Early versions of Citus were heavily influenced by Hadoop, and we referred to the node that holds the database metadata as the “master” and the nodes that hold the data as “workers.” We started using the term “coordinator” instead of master years ago, but some of our APIs (SQL functions) still had master_ in their names out of inertia.
The outdated terminology was confusing, but more importantly derives from a master/slave analogy that has no place in software. Citus 10 replaces the functions that started with master_ with equivalent versions that start with citus_ (e.g. master_add_node becomes citus_add_node). We will completely remove the master_ APIs in a future release, so if you’re using the master_ function names, we recommend you replace the names in your scripts as well.
And there’s more!
If you are as excited as we are and want to play with these new Citus 10 features, doing so is now easier than ever. Since Citus can be used on a single node (any scale!), that means you can also run Citus as a single Docker container.

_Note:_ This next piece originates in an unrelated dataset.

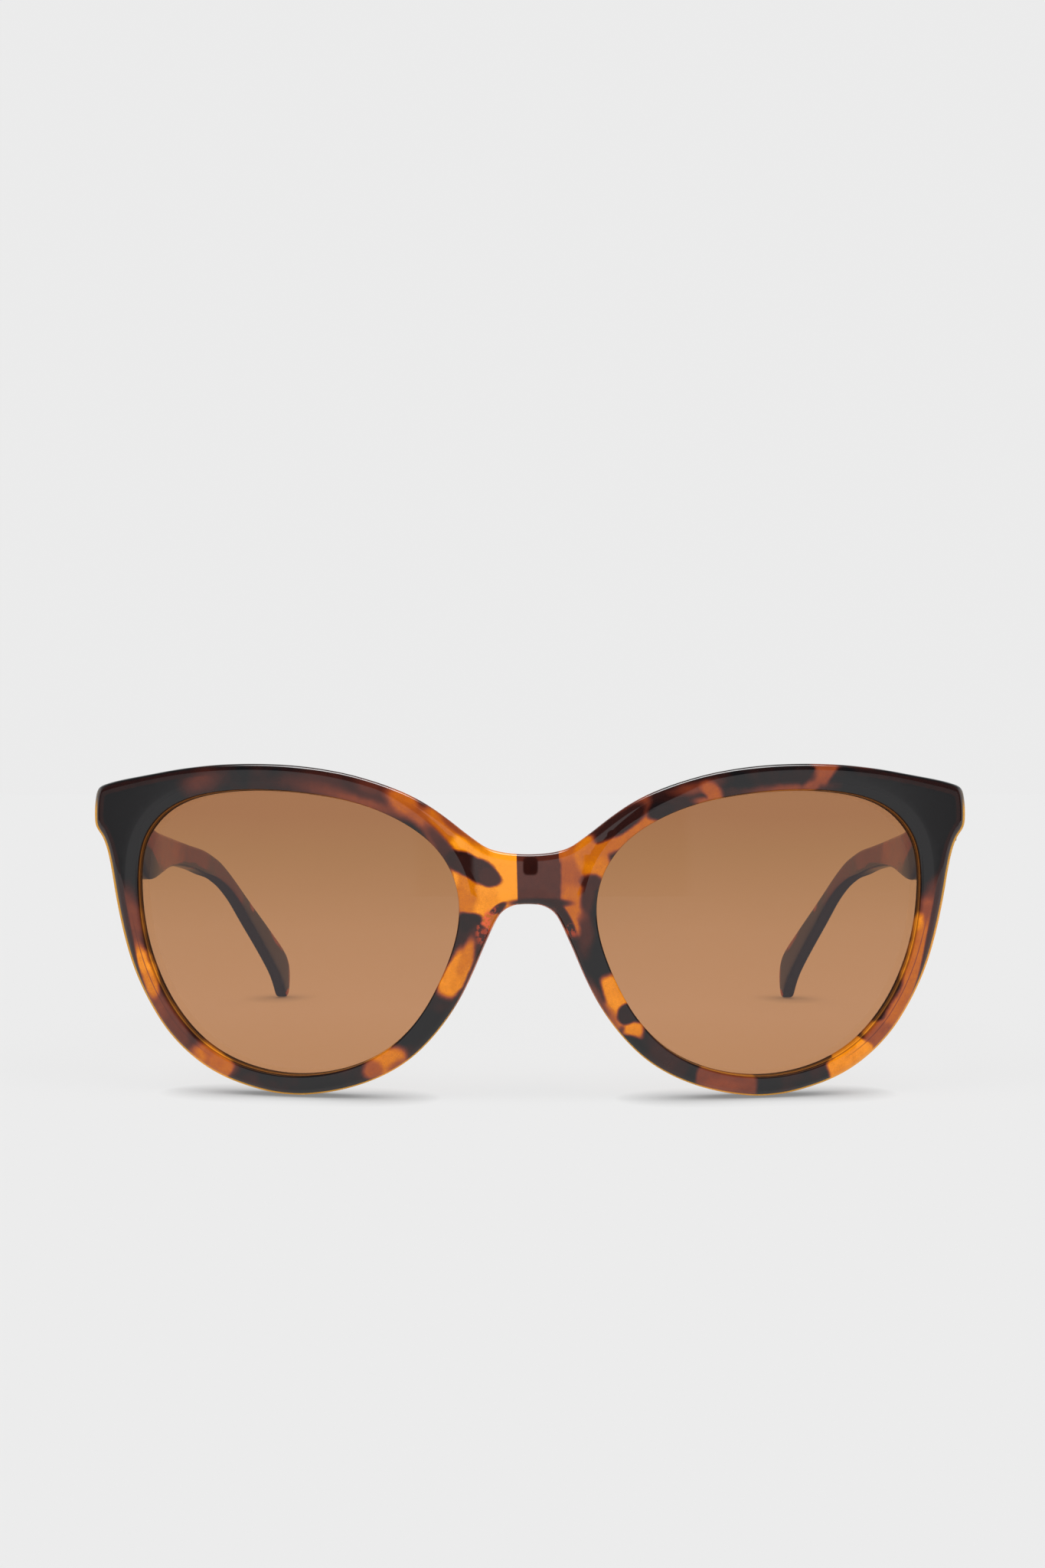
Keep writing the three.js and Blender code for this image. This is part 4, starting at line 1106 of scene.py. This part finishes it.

# run PostgreSQL with Citus on port 5500
docker run -d --name citus -p 5500:5432 -e POSTGRES_PASSWORD=mypassword citusdata/citus
# connect
docker exec -it citus psql -U postgres
Check out our new Getting started with Citus page to learn more about how to use Citus.
We’ll soon publish more deep-dive blog posts about some of these exciting new Citus 10 open source capabilities such as Citus Columnar, the open sourcing of the shard rebalancer, and single-node Citus. Also, foreign keys between local tables and reference tables.
Finally, a big thank you to all of you who use Citus and who have taken the time to give feedback and be part of our journey. If you’ve filed issues on GitHub, submitted PRs, talked to our @citusdata team on Twitter, signed up for our monthly technical newsletter, or joined our Citus Public Slack… well, thank you. And please, keep the feedback coming.
We can’t wait to see what amazing things you do with PostgreSQL and Citus 10!